This is lucky for her, you may say.

I was curious about her feeling during the tough period.

“Did you feel unsafe about your job?” I asked.

“No.” She said.

“Why?”

“Because I was true to my self for everything I did. I did not feel I need apologize for anything or anyone for what happened, What frustrated me was why did it happen? Why I was so blinded?…” She explained.

Later I learned that she had fears, fearing that she could not do her best, fearing she could not accept by her teams… of course, she makes mistakes has this imposter syndrome as well. However, she never had the concern about her job security.

I know her well enough to understand her security about herself. Because she is the kind of indispensable person I know of. She does things with her heart and soul with generosity. She is the kind of person I would call Linchpin, as Seth Godin stated in his book. She has vitality and longevity for what she does. She does not have much time or room to worry about her job, because she has too much fun and curiosity towards life and work.

Job security comes with dedication, devotion and love towards to what you do.

Job security comes with initiatives and creation.

Job security comes with clarity about what you do.
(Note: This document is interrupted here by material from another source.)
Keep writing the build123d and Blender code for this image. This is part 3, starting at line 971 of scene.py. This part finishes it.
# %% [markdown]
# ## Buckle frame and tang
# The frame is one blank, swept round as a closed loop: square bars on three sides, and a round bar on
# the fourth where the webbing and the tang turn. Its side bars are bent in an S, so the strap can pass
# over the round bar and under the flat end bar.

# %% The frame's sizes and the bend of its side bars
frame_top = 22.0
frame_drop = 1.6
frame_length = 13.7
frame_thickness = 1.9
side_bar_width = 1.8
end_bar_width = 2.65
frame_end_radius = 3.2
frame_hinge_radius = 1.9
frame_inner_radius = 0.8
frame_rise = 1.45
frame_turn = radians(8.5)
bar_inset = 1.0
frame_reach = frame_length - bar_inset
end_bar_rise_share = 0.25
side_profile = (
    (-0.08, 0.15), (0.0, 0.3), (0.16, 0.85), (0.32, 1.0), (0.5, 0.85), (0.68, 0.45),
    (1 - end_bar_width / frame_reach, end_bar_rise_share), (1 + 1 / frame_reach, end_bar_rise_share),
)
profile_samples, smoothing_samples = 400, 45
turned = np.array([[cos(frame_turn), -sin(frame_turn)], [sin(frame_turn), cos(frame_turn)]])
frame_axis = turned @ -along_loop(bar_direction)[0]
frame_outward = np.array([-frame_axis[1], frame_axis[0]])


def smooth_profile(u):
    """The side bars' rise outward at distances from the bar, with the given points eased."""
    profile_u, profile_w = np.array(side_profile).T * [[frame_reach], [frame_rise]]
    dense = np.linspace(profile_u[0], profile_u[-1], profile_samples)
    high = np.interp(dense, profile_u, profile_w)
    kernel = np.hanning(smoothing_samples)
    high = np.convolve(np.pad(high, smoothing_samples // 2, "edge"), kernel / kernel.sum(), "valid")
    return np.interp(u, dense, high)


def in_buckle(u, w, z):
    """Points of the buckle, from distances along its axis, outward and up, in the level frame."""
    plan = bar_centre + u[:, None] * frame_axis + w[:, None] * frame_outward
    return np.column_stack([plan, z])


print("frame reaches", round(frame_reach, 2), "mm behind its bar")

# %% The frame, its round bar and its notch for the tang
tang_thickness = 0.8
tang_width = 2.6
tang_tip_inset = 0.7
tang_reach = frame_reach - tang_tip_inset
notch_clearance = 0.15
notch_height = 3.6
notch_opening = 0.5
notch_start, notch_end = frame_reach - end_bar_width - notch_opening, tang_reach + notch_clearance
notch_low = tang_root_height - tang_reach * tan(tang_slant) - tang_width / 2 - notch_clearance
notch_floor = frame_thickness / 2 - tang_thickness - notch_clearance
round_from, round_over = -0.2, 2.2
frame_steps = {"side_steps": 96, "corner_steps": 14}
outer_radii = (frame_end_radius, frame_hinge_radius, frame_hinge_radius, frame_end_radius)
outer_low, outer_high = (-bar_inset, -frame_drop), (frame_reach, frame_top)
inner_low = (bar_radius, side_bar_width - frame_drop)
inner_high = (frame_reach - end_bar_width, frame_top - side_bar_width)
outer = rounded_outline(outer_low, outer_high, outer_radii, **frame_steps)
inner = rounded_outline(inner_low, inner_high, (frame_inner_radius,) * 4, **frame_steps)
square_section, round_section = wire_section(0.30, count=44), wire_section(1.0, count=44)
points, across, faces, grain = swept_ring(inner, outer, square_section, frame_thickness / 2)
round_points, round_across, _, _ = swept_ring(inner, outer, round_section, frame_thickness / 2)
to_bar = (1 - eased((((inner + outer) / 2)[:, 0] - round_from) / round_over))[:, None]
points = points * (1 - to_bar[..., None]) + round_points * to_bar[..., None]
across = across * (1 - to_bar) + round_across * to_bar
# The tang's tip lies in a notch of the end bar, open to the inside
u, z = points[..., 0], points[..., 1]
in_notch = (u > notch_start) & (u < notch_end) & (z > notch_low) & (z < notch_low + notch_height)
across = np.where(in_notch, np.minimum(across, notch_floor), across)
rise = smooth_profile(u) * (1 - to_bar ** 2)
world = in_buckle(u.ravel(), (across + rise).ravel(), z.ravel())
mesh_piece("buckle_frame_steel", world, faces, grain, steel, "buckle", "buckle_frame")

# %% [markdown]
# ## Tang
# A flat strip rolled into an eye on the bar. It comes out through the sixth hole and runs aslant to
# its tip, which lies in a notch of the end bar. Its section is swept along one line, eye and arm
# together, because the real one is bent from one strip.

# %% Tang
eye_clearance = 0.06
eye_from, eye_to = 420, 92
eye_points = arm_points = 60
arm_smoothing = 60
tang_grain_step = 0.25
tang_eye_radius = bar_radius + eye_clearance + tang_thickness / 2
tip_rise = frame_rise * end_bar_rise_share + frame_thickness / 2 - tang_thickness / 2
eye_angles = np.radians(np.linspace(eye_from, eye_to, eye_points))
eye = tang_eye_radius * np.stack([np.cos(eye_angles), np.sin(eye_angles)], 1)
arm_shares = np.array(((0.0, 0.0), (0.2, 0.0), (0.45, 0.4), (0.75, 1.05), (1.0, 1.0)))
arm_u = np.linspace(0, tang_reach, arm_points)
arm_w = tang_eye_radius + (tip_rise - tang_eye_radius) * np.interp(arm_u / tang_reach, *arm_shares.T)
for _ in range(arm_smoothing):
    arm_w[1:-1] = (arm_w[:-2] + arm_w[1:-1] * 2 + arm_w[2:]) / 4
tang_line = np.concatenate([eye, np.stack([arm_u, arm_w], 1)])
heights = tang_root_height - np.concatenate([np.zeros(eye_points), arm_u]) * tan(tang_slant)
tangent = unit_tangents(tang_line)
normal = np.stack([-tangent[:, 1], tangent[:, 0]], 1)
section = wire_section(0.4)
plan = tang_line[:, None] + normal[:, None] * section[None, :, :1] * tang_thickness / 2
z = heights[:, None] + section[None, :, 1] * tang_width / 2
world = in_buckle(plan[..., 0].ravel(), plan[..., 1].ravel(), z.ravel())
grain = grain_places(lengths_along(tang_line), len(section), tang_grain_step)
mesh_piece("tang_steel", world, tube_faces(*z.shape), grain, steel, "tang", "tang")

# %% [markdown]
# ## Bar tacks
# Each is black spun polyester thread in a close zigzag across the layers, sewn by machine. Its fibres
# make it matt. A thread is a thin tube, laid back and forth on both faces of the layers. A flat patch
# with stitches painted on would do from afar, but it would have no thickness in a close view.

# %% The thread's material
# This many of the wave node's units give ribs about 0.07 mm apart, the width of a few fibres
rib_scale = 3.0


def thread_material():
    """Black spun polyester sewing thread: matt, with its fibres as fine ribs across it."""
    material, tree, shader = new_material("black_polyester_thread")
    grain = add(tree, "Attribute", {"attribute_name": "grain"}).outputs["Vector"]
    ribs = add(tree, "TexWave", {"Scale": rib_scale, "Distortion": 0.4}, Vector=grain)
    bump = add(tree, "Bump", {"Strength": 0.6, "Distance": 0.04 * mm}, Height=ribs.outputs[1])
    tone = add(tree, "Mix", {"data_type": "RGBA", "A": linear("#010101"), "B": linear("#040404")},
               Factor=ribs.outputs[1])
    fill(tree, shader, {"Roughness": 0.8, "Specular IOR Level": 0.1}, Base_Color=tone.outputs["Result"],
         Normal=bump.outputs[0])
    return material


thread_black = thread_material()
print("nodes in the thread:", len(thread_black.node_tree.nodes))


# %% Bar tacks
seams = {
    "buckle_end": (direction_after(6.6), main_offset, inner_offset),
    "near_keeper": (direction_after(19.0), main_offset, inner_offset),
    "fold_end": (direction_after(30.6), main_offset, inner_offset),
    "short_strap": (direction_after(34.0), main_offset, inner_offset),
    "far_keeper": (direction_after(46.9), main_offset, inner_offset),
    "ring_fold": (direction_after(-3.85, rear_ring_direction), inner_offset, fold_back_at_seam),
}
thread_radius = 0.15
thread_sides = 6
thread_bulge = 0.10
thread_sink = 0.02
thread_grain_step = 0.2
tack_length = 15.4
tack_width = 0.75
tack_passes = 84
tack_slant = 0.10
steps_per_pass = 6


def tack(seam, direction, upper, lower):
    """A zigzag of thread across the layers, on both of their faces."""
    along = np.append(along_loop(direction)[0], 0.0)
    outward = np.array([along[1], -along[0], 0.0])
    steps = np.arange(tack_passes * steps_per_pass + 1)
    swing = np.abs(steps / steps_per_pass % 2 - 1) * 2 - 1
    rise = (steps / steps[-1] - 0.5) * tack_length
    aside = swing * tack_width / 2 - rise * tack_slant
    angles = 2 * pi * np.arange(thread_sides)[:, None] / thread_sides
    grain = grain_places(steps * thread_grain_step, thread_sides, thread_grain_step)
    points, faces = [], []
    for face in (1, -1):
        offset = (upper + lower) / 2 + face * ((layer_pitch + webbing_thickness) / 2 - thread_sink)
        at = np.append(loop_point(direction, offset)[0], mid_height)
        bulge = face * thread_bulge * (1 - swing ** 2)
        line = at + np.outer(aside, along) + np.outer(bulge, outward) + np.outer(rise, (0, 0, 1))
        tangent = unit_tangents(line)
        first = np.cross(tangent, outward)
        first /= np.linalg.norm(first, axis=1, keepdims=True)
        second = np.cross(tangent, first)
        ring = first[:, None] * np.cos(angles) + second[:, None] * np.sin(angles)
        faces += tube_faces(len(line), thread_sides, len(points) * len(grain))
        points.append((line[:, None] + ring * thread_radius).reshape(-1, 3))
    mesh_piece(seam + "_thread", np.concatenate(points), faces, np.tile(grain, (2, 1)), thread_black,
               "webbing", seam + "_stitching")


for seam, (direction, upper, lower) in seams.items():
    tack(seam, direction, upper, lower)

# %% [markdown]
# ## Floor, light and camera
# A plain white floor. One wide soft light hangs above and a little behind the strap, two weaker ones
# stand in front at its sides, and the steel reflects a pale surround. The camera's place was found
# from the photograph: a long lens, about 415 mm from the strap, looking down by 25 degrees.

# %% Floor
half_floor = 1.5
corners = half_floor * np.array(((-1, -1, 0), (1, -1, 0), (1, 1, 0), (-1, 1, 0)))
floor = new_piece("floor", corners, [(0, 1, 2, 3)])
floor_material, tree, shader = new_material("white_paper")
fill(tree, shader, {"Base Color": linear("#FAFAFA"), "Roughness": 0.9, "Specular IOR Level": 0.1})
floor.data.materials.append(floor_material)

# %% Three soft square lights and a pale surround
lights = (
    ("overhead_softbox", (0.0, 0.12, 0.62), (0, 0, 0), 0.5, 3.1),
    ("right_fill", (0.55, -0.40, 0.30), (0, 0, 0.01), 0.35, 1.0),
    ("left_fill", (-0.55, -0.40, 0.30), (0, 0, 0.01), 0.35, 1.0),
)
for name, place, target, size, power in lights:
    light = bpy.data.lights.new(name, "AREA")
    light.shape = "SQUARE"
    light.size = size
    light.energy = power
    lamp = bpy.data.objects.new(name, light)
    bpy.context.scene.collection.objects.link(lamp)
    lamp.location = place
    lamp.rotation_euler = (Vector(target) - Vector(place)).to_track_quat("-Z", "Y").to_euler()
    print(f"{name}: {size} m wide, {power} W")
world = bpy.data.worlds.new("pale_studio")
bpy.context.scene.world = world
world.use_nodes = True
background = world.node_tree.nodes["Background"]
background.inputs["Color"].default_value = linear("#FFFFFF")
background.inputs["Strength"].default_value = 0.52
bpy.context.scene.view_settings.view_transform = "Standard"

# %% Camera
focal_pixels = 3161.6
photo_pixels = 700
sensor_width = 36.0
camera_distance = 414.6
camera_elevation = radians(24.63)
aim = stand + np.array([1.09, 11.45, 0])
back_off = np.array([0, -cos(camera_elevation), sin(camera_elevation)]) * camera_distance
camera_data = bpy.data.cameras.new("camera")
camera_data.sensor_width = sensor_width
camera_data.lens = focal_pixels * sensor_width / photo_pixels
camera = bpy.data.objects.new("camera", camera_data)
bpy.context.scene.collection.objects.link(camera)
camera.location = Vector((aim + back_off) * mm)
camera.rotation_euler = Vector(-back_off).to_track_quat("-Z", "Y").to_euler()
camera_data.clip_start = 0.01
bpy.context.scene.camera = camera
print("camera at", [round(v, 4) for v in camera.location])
When you are indispensable, job security is not in your way.

Love yourself first and foremost

I was educated to serve others first from very young by the environment I grew up. If I served myself first, I was criticized as selfish. Therefore, I had been tried hard to think for others, serve others first.

Until…I began my second job, I realized that I was not happy always put others first. When I was not myself, I could not treat others fairly, I could not make others happy even though I tried really hard.
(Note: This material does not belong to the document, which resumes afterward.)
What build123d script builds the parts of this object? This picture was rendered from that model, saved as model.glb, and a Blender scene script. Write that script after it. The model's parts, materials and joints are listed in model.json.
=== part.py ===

I learned then that only when I am myself, I can treat others better. When I feel happy, I am happily doing my work, talking to others and living happily.

Me comes first is not a selfish act. It is actually a responsible act. It is first and foremost important rule in life.

Michelle Obama said the lesson she learned first year at White House is to love herself first. Only then she can love the President Obama, her daughters, her job and what she does…

Oprah said the similar thing, love yourself first before you could love anyone else truly.

Love yourself first and foremost, then you can love the world more, give more, and create more.

Dance with fear

We encounter fear often if we are growing – grow personally, grow our work, grow our family… this is normal.

Fear is usually telling us the very thing we need to do, to get to do, to grow out of it.

It is how we deal with fear that boosts, deters, and ultimately measures our growth.

Dance with fear is the way moving forward.

Dance with fear means we face it. We see it. We are aware what intimidates us. We know where it comes.

Dance with fear means we are going to move forward with it. We can’t get rid of it. But we can still go, go, go while being with it.

Dance with fear means leadership. We know we are vulnerable, yet we get to do it any way. We know we might not be right, yet we do our best anyway.

Dance with fear is how we can make one step at a time, little by little we can be better. Therefore, we can do better things.

Ask for help…

Asking for help is not a easy thing to do. It does not come naturally to many people.

When we ask for help, we expose our weakness to others. We put ourselves at a vulnerable position, in case we get a refusal, an unfair judgement, or even a destained comments or looks…

However, asking for help also provides opportunity for us to learn, to make connection, to help others clarifying things… And the most important one is that this helps us grew stronger, more connected with others and the world we live.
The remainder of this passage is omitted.